Abstract 1098 - Predicting Vle From Liquid Densities

PREDICTING VLE FROM LIQUID DENSITIES

Advancing the chemical engineering fundamentals

Thermodynamics: Hydrocarbons & Petrochemicals (T2-1a)

Dr Sabyasachi Sen
Invensys SimSci Esscor
Thermodyanamic Methods & Data
26561 Rancho Parkway South
Suite 100
Lake Forest, CA 92630
USA
United States of America

Keywords: vle, eos, liquid, density, predict

PREDICTING VLE FROM LIQUID DENSITIES


The advent of high precision densitometers, especially since the mid 1980’s, has resulted in an abundance of high quality liquid density measurements. The description of vapor-liquid equilibria (VLE) also recognizes that, in a significant number of systems, non-ideality is concentrated in the liquid phase. Most commonly used P-V-T equations of state (EOS) are continuous functions, purporting to describe some (or most) thermodynamic properties of the vapor and liquid phases, simultaneously.
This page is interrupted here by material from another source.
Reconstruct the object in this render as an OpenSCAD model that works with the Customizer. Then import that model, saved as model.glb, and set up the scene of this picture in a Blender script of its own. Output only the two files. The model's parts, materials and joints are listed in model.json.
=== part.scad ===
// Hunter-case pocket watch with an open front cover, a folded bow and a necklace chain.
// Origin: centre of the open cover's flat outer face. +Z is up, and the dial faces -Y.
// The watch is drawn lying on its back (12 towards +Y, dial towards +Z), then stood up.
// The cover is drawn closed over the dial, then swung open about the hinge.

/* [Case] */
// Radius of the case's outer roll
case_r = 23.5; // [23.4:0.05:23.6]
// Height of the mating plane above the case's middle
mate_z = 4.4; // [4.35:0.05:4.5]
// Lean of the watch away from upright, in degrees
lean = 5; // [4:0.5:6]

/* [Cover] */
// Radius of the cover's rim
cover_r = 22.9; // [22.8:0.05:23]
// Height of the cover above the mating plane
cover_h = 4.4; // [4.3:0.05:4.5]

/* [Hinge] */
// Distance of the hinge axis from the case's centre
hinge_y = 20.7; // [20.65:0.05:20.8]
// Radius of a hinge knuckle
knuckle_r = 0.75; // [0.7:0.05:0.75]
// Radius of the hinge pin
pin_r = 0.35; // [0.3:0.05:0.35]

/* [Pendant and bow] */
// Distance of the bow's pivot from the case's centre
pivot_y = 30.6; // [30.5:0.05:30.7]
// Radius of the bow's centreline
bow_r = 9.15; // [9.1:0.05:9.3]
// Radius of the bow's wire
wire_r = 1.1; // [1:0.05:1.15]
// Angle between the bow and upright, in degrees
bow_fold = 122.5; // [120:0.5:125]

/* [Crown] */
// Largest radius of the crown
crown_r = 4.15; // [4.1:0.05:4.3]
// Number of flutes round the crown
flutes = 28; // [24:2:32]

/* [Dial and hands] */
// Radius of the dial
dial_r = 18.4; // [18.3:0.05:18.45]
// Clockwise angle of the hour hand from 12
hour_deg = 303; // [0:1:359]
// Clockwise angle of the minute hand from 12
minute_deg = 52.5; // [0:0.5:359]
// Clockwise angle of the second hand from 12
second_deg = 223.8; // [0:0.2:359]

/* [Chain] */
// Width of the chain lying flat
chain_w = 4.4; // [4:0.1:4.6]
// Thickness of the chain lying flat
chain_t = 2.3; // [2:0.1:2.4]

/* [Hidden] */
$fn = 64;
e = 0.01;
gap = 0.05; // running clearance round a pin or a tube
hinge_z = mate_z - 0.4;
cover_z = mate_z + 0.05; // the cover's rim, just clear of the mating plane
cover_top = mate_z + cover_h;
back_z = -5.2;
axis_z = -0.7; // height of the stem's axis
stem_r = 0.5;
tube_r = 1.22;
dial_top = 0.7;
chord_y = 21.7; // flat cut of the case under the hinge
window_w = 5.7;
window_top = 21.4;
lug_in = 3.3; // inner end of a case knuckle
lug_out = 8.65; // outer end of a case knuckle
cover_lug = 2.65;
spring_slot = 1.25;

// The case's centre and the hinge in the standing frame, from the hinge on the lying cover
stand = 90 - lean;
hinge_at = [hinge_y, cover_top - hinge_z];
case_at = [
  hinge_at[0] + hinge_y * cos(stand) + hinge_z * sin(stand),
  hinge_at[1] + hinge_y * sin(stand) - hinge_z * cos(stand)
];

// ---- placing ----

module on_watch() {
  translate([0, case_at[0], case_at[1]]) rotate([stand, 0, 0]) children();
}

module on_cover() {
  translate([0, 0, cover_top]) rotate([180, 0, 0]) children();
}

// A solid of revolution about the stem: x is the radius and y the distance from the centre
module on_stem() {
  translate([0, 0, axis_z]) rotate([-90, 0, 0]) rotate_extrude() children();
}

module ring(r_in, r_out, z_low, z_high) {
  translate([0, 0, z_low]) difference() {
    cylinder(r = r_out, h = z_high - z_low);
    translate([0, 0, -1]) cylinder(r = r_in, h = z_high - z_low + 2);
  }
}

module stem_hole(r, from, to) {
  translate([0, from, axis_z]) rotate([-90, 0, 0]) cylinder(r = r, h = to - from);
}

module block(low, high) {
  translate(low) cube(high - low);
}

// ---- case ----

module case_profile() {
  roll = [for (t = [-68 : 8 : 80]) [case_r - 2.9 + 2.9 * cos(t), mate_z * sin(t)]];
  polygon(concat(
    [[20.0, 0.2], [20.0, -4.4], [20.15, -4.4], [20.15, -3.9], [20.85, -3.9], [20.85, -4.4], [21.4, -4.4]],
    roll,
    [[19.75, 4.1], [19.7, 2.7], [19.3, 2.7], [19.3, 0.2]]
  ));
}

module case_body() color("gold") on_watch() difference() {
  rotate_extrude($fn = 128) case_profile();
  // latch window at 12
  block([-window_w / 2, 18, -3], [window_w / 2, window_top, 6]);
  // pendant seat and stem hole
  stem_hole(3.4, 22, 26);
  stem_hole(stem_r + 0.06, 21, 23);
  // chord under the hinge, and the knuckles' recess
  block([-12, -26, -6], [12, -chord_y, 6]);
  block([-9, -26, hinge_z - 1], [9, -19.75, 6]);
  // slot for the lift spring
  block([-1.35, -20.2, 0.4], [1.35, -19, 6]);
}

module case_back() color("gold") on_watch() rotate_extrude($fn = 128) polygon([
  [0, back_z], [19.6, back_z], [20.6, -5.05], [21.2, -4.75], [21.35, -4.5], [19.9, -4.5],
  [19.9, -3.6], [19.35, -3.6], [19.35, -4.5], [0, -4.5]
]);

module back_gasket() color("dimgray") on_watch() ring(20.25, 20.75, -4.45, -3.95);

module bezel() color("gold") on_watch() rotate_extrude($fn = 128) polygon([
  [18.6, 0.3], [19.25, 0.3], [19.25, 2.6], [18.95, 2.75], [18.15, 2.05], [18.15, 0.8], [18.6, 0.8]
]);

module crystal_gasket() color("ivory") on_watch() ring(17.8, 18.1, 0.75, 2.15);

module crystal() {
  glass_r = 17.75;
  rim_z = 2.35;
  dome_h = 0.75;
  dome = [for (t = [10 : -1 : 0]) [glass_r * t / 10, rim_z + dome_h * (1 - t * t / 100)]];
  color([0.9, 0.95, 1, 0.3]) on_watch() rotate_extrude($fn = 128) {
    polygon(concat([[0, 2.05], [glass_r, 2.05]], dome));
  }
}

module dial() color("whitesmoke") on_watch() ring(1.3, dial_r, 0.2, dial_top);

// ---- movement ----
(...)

This study combines the accuracy of modern density measurements, the notion of liquid phase non-ideality, and the dual phase design of P-V-T EOS’s, to investigate the feasibility of predicting VLE from mixture liquid density data. This objective necessitates the EOS’s employed in this investigation to predict pure and mixture liquid densities correctly, without sacrificing the accuracy of other properties (e.g., vapor pressures). This requirement precludes the use of most two-parameter cubic EOS’s. An essential element of this investigation, therefore, is the introduction of a multi-parameter EOS amenable to simultaneously reproducing near-saturation compressed liquid densities, saturation vapor pressures and vapor densities, along with appropriate mixing rules. This is a proof-of-concept study which does not focus on developing this EOS or mixing rules, but simply employs these as vehicles to predict VLE from mixture liquid density data alone.
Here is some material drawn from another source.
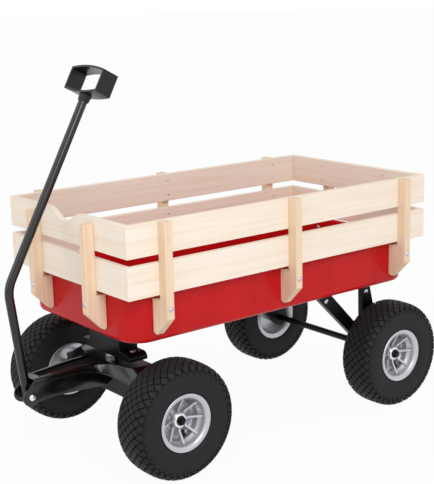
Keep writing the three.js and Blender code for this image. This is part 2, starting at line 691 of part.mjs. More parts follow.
// A hat-shaped carrier under the tray: a narrow open box on a wide foot with rounded shoulders.
function bolsterOutline() {
  const top = TRAY_BOTTOM - SEAT_GAP;
  const shoulder = BOLSTER_BOTTOM + BOLSTER_SHOULDER;
  const narrow = BOLSTER_TOP_WIDTH / 2;
  const wide = BOLSTER_WIDTH / 2;
  const r = BOLSTER_SHOULDER_RADIUS;
  const outline = new THREE.Shape();
  outline.moveTo(-wide, BOLSTER_BOTTOM);
  outline.lineTo(wide, BOLSTER_BOTTOM);
  outline.absarc(wide - r, shoulder - r, r, 0, Math.PI / 2, false);
  outline.lineTo(narrow, shoulder);
  outline.lineTo(narrow, top);
  outline.lineTo(-narrow, top);
  outline.lineTo(-narrow, shoulder);
  outline.absarc(r - wide, shoulder - r, r, Math.PI / 2, Math.PI, false);
  outline.closePath();
  return outline;
}

function makeFrontBolster() {
  const rear = FRONT_AXLE_X - BOLSTER_LENGTH / 2;
  const front = FRONT_AXLE_X + BOLSTER_LENGTH / 2;
  const insideHalf = BOLSTER_TOP_WIDTH / 2 - BOLSTER_SHEET;
  const floor = BOLSTER_BOTTOM + BOLSTER_SHEET;
  const inside = block(
    [rear + BOLSTER_SHEET, -insideHalf, floor],
    [front - BOLSTER_SHEET, insideHalf, TRAY_BOTTOM],
  );
  const bore = rodUp(KINGPIN_RADIUS + BOLT_CLEARANCE, BOLSTER_BOTTOM - 1, floor + 1, FRONT_AXLE_X, 0);
  add('front_bolster', cut(extrudeAlong(bolsterOutline(), rear, front), inside, bore), BLACK_PAINT);
}

function makeBearing(name, bottom) {
  const plate = rodUp(BEARING_RADIUS, bottom, bottom + BEARING_THICKNESS, FRONT_AXLE_X, 0, 24);
  const pin = KINGPIN_RADIUS + BOLT_CLEARANCE;
  const bore = rodUp(pin, bottom - 1, bottom + BEARING_THICKNESS + 1, FRONT_AXLE_X, 0);
  add(name, cut(plate, bore), ZINC);
}

function makeKingpin() {
  const headFace = BOLSTER_BOTTOM + BOLSTER_SHEET + SEAT_GAP;
  const nutTop = YOKE_DECK - YOKE_SHEET - SEAT_GAP;
  const nutBottom = nutTop - KINGPIN_NUT_HEIGHT;
  const shank = rodUp(KINGPIN_RADIUS, nutBottom - 4, headFace + 2, FRONT_AXLE_X, 0);
  const head = rodUp(KINGPIN_HEAD_RADIUS, headFace, headFace + KINGPIN_HEAD_HEIGHT, FRONT_AXLE_X, 0, 6);
  add('kingpin', joined(shank, head), ZINC);
  const nut = rodUp(KINGPIN_HEAD_RADIUS, nutBottom, nutTop, FRONT_AXLE_X, 0, 6);
  const bore = rodUp(KINGPIN_RADIUS + THREAD_CLEARANCE, nutBottom - 1, nutTop + 1, FRONT_AXLE_X, 0);
  add('kingpin_nut', cut(nut, bore), ZINC);
}

// ---------------------------------------------------------------- steering yoke, beam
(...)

Several binary and ternary systems are investigated, and their predictions (based on liquid densities only) are compared with VLE measurements. The results are quite encouraging, and, in some cases, very good. With some fine-tuning, this should be considered a viable approach to exploiting the large body of liquid density data available in the literature, as an alternate means to predicting VLE, especially in those instances where equilibrium vapor pressures and compositions are scarce and difficult, unsafe or expensive to measure.
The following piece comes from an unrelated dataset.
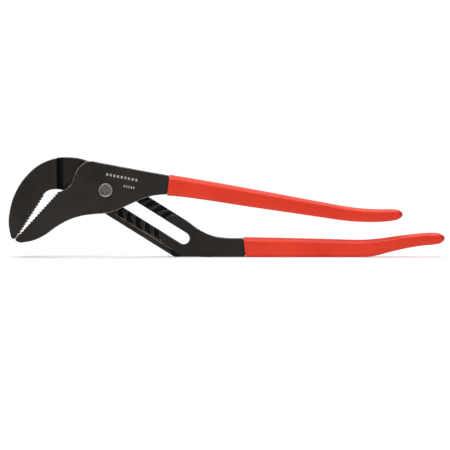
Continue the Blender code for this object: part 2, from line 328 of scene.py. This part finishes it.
def pale_floor():
    look = Shader("pale_floor")
    look.set(Specular_IOR_Level=0.1, Emission_Color=(1.0, 1.0, 1.0, 1.0), Emission_Strength=0.17)
    haze = look.noise(2.0, 2.0)
    look.feed(look.ramp(haze, [(0.2, (0.74, 0.74, 0.74)), (0.8, (0.77, 0.77, 0.77))]), "Base Color")
    look.feed(look.span(haze, 0.75, 0.85), "Roughness")
    return look.material


def white_surround():
    look = Shader("white_surround")
    look.set(Base_Color=(0.0, 0.0, 0.0, 1.0), Specular_IOR_Level=0.0)
    look.set(Emission_Color=(1.0, 1.0, 1.0, 1.0), Emission_Strength=WHITE_STRENGTH)
    return look.material


# ---------------------------------------------------------------- shared mesh work


def new_object(name, form, *materials):
    mesh = bpy.data.meshes.new(name)
    form.to_mesh(mesh)
    form.free()
    for look in materials:
        mesh.materials.append(look)
    made = bpy.data.objects.new(name, mesh)
    bpy.context.scene.collection.objects.link(made)
    return made


def finish_piece(piece, body, slot, *replaced):
    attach(piece, body)
    if replaced:
        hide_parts(*replaced)


def bridge(form, before, after):
    """Faces between two loops of as many points."""
    for index in range(len(before)):
        following = (index + 1) % len(before)
        form.faces.new((before[index], before[following], after[following], after[index]))


def even_shading(piece, angle=40.0):
    piece.data.shade_smooth()
    piece.data.set_sharp_from_angle(angle=math.radians(angle))
    weighted = piece.modifiers.new("flat_faces", "WEIGHTED_NORMAL")
    weighted.keep_sharp = True


# ---------------------------------------------------------------- forgings


def near_teeth(point):
    place = Vector((point.x, point.z))
    for first, last in TOOTH_LINES:
        line = last - first
        share = min(max((place - first).dot(line) / line.length_squared, 0.0), 1.0)
        if (first + line * share - place).length < TOOTH_REACH:
            return True
    return False


def in_recess(points):
    """Whether points lie between the rail's front and the bottom of its grooves."""
    depths = [point.y for point in points]
    starts_behind = min(depths) > RAIL_FRONT_Y - FACE_SLACK
    return starts_behind and RAIL_FRONT_Y + PLANE_SLACK < max(depths) < RECESS_BACK_Y


def in_cove(face):
    """Whether a face is part of the hollow where the jaw steps down to the rail."""
    within = all(COVE_START_X - COVE_SLACK < vertex.co.x < COVE_END_X for vertex in face.verts)
    faces_front = face.normal.y < LEAST_SLOPE and face.normal.x > LEAST_SLOPE
    return within and faces_front and abs(face.normal.z) < LEAST_SLOPE


def forging(name, node, body, hidden_from):
    """The CAD half with its flat faces merged, its edges rounded and paler (wear and painted highlight),
    its grooves and cove near-black (oil and painted shade).
    hidden_from is the X past which a grip covers the handle, so its edges stay plain."""
    form = bmesh.new()
    form.from_mesh(NODES[node].data)
    bmesh.ops.remove_doubles(form, verts=form.verts, dist=SAME_POINT)
    bmesh.ops.dissolve_limit(form, angle_limit=FLAT_ANGLE, verts=form.verts, edges=form.edges)
    # Faces in the grooves and the cove get the near-black recess material: oil, and painted shade where
    # these hollows lie in shadow.
    if node == "groove_half":
        for face in form.faces:
            if in_recess([vertex.co for vertex in face.verts]) or in_cove(face):
                face.material_index = 2
    wide_edges = []
    fine_edges = []
    for edge in form.edges:
        if len(edge.link_faces) != 2 or edge.calc_face_angle() < SHARP:
            continue
        first, last = edge.verts[0].co, edge.verts[1].co
        if min(first.x, last.x) > hidden_from:
            continue
        middle = (first + last) / 2
        across = abs(last.y - first.y) > ACROSS_SHARE * edge.calc_length()
        grooved = in_recess([first, last]) or any(face.material_index == 2 for face in edge.link_faces)
        cove_edge = max(abs(first.x - COVE_START_X), abs(last.x - COVE_START_X)) < PLANE_SLACK
        if cove_edge or (across and near_teeth(middle)):
            continue
        at_tip = middle.x < JAW_TIP_X and middle.z < JAW_TIP_Z
        chosen = fine_edges if across or grooved or at_tip or near_teeth(middle) else wide_edges
        chosen.append(edge)
    # The rounded edges take material 1, the paler edge steel: wear and a painted highlight.
    for edges, width, steps in ((wide_edges, EDGE_ROUND, 3), (fine_edges, FINE_EDGE_ROUND, 1)):
        bmesh.ops.bevel(
            form,
            geom=[edge for edge in edges if edge.is_valid],
            offset=width,
            offset_type="OFFSET",
            segments=steps,
            profile=0.5,
            affect="EDGES",
            clamp_overlap=False,
            material=1,
        )
    bmesh.ops.recalc_face_normals(form, faces=form.faces)
    # A bevel adds its faces in an order that varies, so they are put in a fixed one.
    form.faces.sort(key=lambda face: face.calc_center_median().dot(FACE_ORDER))
    looks = [MATERIALS[key] for key in ("black_oxide", "worn_edge_and_painted_highlight", "recess_oxide_and_painted_shade")]
    piece = new_object(name, form, *looks)
    even_shading(piece)
    finish_piece(piece, body, "black_oxide_steel", node)


def plain_bar(form, centre, along, across, length, width, low_y, high_y):
    """A flat bar with cut corners, standing on the face at high_y."""
    cut = min(length, width) * BAR_CUT
    half_length, half_width = length / 2, width / 2
    outline = []
    for side_a, side_b in ((1, 1), (-1, 1), (-1, -1), (1, -1)):
        pair = [(half_length, half_width - cut), (half_length - cut, half_width)]
        if side_a * side_b < 0:
            pair.reverse()
        outline += [(side_a * a, side_b * b) for a, b in pair]
    rings = []
    for y in (low_y, high_y):
        ring = []
        for a, b in outline:
            spot = centre + along * a + across * b
            ring.append(form.verts.new((spot.x, y, spot.y)))
        rings.append(ring)
    front, back = rings
    form.faces.new(front)
    form.faces.new(back)
    bridge(form, front, back)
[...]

An extension of the above idea is the simultaneous application of VLE and liquid densities. Several systems with only a few VLE data points are simultaneously correlated with mixture liquid densities to reliably extend VLE predictions over a wider concentration range.

Presented Monday 17, 12:11 to 12:30, in session Thermodynamics: Hydrocarbons & Petrochemicals (T2-1a).